Across New Zealand we take up the challenging issues facing the deaf and hearing-impaired communities.

Thousands of New Zealanders may choose not to vote in this year's election, as they continue to miss out on key information broadcast on Parliament TV. Over 700,000 New Zealanders have some type of hearing loss and many rely on captioning to access the same news as those individuals with full hearing.

 

At present, Parliament TV is providing an inadequate service that is in breach of equal, accessible rights to important information.

Parliament TV’s video captioning system for deaf and hearing-impaired viewers is not working to an acceptable standard for YouTube viewers. This is due to Parliament TV’s reliance on Automatic Captioning. Parliament TV provides live broadcasts from the House of Representatives and is made available online on YouTube as a webcast and on a selection of digital television channels.

Automatic Captioning works in a way that even if the YouTube uploader hasn't added captions to their video, YouTube may use speech recognition technology to automatically make captions available. Since these are automatically generated, the quality of the captions can vary from video to video.

The National Foundation for the Deaf CEO, Louise Carroll claims, 'currently the automatic captioning is not working to an acceptable standard and much of the text is jumbled and doesn’t make sense.'

The Automatic Captions can be easily edited on YouTube with the correct words changed to what they actually say. There are guide videos that instruct users how to implement this. The Foundation believes there is a lack of accountability and acknowledgement from the Government to do something about this incredibly silly situation.

A few years ago it was pointed out to John Key about automatic captioning and how dangerous it was. In one of the speeches he gave, the automatic captioning said he was going to war against China which of course was incorrect. John Key’s personal videos on YouTube are now captioned correctly (when he does caption them), but it needs to go further and be done properly for all content on Parliament TV, in the opinion of The National Foundation for the Deaf.
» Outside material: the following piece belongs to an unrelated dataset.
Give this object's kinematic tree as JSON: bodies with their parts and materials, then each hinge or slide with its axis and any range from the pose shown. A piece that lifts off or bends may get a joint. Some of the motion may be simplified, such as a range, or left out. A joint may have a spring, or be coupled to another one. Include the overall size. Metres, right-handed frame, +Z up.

‘While this is currently a very significant problem, it is one easily fixed and easily managed and moderated’ says Louise Carroll. It does not take a rocket scientist to correct this situation and it is unfathomable to us that politicians, in an election year, don’t seem to want accurate information out there.'

As it is election year, The National Foundation for the Deaf sees it as vital that these captions are completed to the highest standard to service the 700,000 deaf or hearing impaired New Zealanders, especially since many of them are eligible to vote.

'It seems that the government are doing a disservice to the not insignificant numbers of deaf and hard of hearing people of New Zealand.

'They are taxpayers too. They are voters as well,' says Louise Carroll.

'Imagine if you could not access key national information? We need the support and we need it now.'

Instead of accessing all of the information that is available, deaf and hearing-impaired people are forced to watch what is being automatically captioned for the Parliament TV channel, which is often factually incorrect and sometimes gravely misleading.

One example of a recent parliament session has captions showing the Prime Minister introduced as the Right Honourable Primus, the Honourable David Cunliffe introduced as the Honourable Divert, and the Speaker of the house introduced as the Spigot.